--- Start ---

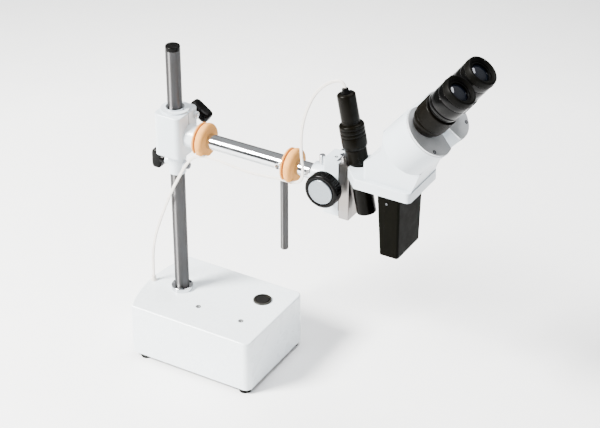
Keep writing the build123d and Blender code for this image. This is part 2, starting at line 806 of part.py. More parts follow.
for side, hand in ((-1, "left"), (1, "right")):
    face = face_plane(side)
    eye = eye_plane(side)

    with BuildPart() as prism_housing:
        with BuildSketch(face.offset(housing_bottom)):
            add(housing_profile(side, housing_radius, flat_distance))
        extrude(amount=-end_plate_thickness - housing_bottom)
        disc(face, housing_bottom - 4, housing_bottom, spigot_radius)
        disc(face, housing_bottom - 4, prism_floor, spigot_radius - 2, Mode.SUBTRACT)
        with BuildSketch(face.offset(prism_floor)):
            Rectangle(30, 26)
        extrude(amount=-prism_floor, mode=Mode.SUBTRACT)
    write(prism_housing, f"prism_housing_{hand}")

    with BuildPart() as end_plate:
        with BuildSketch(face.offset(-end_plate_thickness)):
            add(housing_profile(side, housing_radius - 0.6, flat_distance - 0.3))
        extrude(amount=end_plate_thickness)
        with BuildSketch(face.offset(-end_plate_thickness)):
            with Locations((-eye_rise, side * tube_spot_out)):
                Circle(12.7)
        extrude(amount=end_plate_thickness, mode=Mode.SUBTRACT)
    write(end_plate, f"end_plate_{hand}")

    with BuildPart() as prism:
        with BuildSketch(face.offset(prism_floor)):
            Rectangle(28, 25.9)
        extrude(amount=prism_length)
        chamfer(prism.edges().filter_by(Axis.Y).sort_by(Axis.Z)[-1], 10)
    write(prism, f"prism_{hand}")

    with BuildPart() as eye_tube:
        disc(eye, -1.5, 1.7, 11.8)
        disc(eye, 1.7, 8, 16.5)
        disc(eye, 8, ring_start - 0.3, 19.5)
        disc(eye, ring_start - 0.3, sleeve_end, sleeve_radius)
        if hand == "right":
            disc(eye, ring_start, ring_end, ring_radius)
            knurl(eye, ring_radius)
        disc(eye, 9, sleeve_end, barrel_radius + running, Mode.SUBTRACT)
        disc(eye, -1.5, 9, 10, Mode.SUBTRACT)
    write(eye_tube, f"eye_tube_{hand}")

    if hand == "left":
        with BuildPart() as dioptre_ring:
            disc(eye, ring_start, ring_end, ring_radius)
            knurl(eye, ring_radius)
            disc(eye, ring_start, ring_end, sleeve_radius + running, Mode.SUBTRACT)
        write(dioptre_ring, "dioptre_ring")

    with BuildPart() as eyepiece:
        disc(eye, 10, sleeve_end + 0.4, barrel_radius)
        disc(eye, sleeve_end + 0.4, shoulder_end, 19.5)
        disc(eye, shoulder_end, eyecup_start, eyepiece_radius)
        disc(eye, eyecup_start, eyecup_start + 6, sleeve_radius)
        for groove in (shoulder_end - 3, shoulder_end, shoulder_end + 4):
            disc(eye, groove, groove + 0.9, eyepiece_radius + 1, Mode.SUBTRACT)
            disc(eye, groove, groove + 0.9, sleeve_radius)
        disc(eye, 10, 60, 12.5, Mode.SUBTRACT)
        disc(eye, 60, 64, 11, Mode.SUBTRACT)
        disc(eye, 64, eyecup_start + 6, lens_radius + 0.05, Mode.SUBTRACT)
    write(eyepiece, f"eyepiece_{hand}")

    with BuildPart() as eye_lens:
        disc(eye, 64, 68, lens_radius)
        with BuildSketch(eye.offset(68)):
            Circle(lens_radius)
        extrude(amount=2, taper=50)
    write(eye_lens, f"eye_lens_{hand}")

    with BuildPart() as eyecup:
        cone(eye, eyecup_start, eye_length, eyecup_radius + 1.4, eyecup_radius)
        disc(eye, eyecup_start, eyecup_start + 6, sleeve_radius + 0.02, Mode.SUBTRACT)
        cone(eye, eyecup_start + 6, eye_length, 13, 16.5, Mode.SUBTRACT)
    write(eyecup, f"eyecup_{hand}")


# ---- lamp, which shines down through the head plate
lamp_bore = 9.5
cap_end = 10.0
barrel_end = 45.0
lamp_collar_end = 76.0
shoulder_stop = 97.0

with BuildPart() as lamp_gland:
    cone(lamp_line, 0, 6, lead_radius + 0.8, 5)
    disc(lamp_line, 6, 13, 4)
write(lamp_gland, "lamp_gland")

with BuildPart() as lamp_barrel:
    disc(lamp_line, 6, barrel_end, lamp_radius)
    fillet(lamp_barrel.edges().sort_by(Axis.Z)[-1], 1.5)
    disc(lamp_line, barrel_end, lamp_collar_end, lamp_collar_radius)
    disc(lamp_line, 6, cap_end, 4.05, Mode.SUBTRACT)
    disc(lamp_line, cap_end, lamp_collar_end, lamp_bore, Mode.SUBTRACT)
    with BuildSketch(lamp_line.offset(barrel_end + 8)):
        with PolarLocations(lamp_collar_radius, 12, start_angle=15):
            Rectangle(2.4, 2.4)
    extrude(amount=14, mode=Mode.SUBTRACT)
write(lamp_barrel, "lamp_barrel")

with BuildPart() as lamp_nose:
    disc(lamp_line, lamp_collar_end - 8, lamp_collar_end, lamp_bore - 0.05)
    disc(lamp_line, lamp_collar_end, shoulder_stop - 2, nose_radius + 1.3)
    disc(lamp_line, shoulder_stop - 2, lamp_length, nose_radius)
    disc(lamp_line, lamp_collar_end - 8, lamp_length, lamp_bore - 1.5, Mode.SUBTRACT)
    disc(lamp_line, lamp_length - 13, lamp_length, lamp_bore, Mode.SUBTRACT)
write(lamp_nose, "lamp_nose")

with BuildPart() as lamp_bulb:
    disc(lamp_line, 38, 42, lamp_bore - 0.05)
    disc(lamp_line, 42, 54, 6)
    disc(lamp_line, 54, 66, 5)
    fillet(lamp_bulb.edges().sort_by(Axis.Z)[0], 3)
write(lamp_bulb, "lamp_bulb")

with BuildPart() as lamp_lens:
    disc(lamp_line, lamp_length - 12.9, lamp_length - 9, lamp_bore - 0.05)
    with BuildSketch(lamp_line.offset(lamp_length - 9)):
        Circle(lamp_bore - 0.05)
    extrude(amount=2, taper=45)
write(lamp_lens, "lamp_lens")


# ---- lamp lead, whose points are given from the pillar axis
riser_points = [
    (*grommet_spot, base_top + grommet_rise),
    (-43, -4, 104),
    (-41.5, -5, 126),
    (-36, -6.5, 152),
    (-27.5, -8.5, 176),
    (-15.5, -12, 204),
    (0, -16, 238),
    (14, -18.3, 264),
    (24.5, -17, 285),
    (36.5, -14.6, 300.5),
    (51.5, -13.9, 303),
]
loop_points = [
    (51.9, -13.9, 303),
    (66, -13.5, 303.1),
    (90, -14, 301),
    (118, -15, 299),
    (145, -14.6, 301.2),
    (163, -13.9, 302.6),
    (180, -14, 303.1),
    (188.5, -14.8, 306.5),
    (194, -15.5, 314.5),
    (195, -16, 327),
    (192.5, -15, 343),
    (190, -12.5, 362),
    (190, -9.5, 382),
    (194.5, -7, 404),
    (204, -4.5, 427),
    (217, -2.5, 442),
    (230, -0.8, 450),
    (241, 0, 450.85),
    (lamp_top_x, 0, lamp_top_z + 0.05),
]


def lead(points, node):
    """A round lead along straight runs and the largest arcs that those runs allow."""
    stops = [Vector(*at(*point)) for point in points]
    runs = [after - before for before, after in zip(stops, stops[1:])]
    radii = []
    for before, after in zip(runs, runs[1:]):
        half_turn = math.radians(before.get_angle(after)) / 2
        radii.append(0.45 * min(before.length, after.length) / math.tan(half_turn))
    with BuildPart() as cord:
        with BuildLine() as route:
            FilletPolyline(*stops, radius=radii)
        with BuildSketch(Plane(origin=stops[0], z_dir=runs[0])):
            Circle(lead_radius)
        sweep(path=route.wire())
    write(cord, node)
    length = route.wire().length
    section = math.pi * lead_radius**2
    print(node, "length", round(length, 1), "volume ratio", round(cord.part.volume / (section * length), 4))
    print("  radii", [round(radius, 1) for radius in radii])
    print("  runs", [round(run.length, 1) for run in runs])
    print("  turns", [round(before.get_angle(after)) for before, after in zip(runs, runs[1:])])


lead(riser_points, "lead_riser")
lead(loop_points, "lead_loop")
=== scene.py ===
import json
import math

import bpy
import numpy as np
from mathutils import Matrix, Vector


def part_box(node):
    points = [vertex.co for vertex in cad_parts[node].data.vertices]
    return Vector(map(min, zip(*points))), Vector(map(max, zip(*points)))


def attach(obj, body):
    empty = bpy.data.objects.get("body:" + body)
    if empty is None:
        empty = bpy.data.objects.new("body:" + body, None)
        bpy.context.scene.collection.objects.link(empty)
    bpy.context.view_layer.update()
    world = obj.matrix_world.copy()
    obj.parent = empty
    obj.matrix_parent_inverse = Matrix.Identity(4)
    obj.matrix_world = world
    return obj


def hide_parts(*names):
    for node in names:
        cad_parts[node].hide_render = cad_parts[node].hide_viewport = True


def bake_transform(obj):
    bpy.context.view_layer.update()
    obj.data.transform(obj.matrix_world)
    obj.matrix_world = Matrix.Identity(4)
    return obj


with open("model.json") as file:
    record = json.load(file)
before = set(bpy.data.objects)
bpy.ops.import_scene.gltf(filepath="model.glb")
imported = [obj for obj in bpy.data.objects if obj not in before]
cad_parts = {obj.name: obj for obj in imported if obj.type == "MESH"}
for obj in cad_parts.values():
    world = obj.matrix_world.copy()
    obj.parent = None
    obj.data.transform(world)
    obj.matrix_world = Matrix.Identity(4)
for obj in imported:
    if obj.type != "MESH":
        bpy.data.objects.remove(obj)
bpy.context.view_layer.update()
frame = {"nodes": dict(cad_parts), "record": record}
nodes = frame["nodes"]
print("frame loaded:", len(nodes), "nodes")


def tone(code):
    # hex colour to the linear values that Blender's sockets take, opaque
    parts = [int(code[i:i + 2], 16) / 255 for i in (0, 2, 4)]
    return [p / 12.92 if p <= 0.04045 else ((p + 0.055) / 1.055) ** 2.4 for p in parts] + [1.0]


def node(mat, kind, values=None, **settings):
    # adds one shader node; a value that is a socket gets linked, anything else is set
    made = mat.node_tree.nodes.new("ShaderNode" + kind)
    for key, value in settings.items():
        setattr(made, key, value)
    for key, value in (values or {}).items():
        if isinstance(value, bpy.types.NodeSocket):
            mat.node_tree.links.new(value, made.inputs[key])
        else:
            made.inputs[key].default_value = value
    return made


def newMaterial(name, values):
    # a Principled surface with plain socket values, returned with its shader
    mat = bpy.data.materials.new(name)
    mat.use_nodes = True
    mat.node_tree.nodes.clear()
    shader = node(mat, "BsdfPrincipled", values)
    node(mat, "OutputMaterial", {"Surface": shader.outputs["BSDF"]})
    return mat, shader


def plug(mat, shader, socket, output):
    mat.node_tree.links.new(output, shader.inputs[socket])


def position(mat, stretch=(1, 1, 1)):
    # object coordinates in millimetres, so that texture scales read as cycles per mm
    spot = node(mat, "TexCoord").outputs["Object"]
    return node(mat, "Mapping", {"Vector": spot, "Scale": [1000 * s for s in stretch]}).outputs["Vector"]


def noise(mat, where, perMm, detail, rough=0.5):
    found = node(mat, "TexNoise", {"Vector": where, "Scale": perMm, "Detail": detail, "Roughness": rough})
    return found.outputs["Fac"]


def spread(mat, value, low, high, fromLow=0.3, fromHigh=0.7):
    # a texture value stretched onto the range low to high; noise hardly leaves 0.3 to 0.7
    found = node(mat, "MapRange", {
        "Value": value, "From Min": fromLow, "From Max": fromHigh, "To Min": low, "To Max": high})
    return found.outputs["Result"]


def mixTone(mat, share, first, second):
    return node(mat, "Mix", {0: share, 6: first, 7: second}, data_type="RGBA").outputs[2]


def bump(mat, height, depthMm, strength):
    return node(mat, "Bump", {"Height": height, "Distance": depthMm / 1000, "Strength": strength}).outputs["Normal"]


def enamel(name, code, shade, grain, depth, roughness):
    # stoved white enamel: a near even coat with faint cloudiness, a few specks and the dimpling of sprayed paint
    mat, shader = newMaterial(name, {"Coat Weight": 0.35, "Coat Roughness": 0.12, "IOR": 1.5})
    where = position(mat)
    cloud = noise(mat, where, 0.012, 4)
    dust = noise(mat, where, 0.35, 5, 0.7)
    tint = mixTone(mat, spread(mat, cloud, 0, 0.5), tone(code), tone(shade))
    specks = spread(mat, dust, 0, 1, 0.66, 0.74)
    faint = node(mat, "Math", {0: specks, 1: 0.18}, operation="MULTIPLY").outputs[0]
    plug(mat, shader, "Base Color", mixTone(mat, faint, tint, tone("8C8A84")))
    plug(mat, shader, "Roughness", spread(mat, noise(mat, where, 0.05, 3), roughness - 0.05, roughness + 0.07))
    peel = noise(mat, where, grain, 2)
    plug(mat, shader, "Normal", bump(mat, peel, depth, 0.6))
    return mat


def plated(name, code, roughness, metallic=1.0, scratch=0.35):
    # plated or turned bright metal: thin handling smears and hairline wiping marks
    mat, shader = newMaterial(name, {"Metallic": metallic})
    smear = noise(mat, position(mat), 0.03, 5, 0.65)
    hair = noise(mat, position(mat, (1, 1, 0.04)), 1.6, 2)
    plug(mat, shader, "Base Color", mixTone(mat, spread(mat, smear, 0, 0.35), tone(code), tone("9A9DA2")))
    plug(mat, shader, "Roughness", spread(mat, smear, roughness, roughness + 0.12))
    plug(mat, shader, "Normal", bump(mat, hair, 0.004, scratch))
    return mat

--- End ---

## Problem
Only the lines from the one with "(section * length), 4))" to the one with "record = json.load(file)" are wanted; extract them exactly, both ends included.

## Written response
    print(node, "length", round(length, 1), "volume ratio", round(cord.part.volume / (section * length), 4))
    print("  radii", [round(radius, 1) for radius in radii])
    print("  runs", [round(run.length, 1) for run in runs])
    print("  turns", [round(before.get_angle(after)) for before, after in zip(runs, runs[1:])])


lead(riser_points, "lead_riser")
lead(loop_points, "lead_loop")
=== scene.py ===
import json
import math

import bpy
import numpy as np
from mathutils import Matrix, Vector


def part_box(node):
    points = [vertex.co for vertex in cad_parts[node].data.vertices]
    return Vector(map(min, zip(*points))), Vector(map(max, zip(*points)))


def attach(obj, body):
    empty = bpy.data.objects.get("body:" + body)
    if empty is None:
        empty = bpy.data.objects.new("body:" + body, None)
        bpy.context.scene.collection.objects.link(empty)
    bpy.context.view_layer.update()
    world = obj.matrix_world.copy()
    obj.parent = empty
    obj.matrix_parent_inverse = Matrix.Identity(4)
    obj.matrix_world = world
    return obj


def hide_parts(*names):
    for node in names:
        cad_parts[node].hide_render = cad_parts[node].hide_viewport = True


def bake_transform(obj):
    bpy.context.view_layer.update()
    obj.data.transform(obj.matrix_world)
    obj.matrix_world = Matrix.Identity(4)
    return obj


with open("model.json") as file:
    record = json.load(file)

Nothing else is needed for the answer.